Estimating Genotypic Correlations and Their Standard Errors Using Multivariate Restricted Maximum Likelihood Estimation with SAS Proc MIXED

Abstract: Plant breeders traditionally have estimated genotypic and phenotypic correlations between traits using the method of moments on the basis of a multivariate analysis of variance (MANOVA). Drawbacks of using the method of moments to estimate variance and covariance components include the possibility of obtaining estimates outside of parameter bounds, reduced estimation efficiency, and ignorance of the estimators' distributional properties when data are missing. An alternative approach that does not suffer these problems, but depends on the assumption of normally distributed random effects and large sample sizes, is restricted maximum likelihood (REML).
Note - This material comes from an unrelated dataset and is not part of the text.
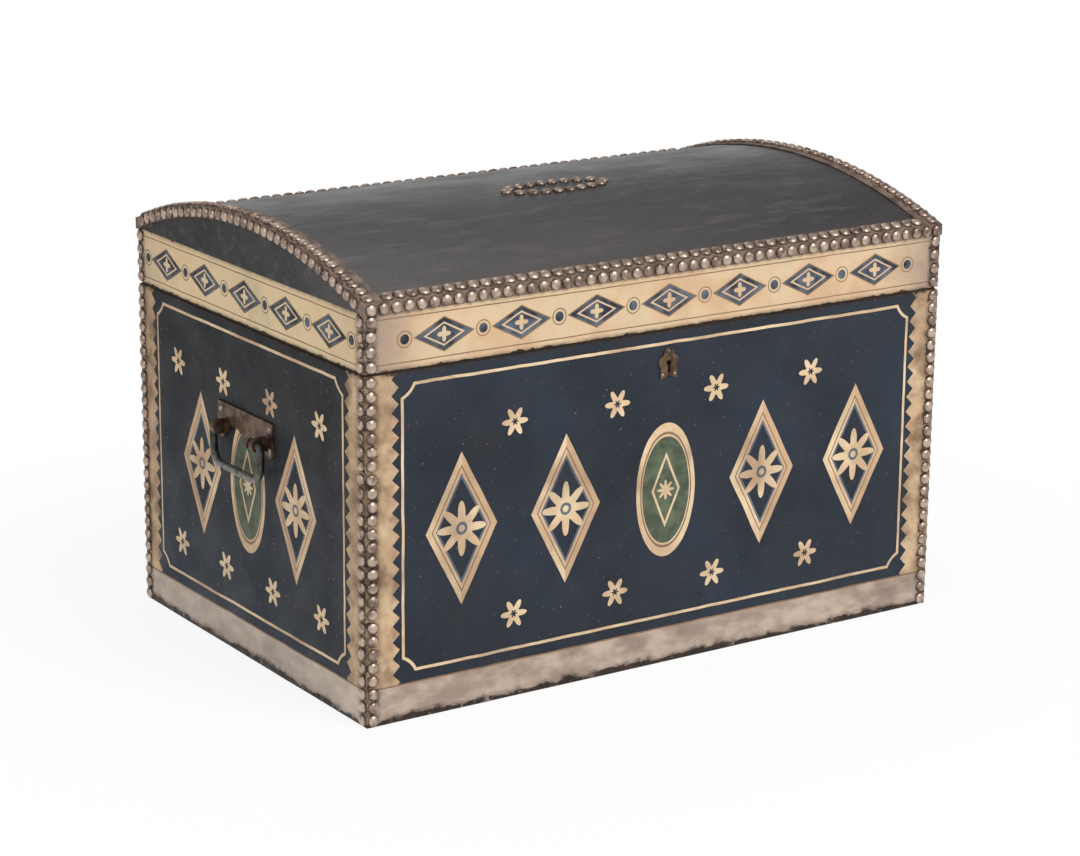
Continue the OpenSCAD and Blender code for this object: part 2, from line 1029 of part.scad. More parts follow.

This paper illustrates the use of Proc MIXED of the SAS system to implement REML estimation of genotypic and phenotypic correlations. Additionally, a method to obtain approximate parametric estimates of the sampling variances of the correlation estimates is presented. MANOVA and REML methods were compared with a real data set and with simulated data. The simulation study examined the effects of different correlation parameter values, genotypic and environmental sample sizes, and proportion of missing data on Type I and Type II error rates and on accuracy of confidence intervals. The two methods provided similar results when data were balanced or only 5% of data were missing. However, when 15 or 25% data were missing, the REML method generally performed better, resulting in higher power of detection of correlations and more accurate 95% confidence intervals. Samples of at least 75 genotypes and two environments are recommended to obtain accurate confidence intervals using the proposed method.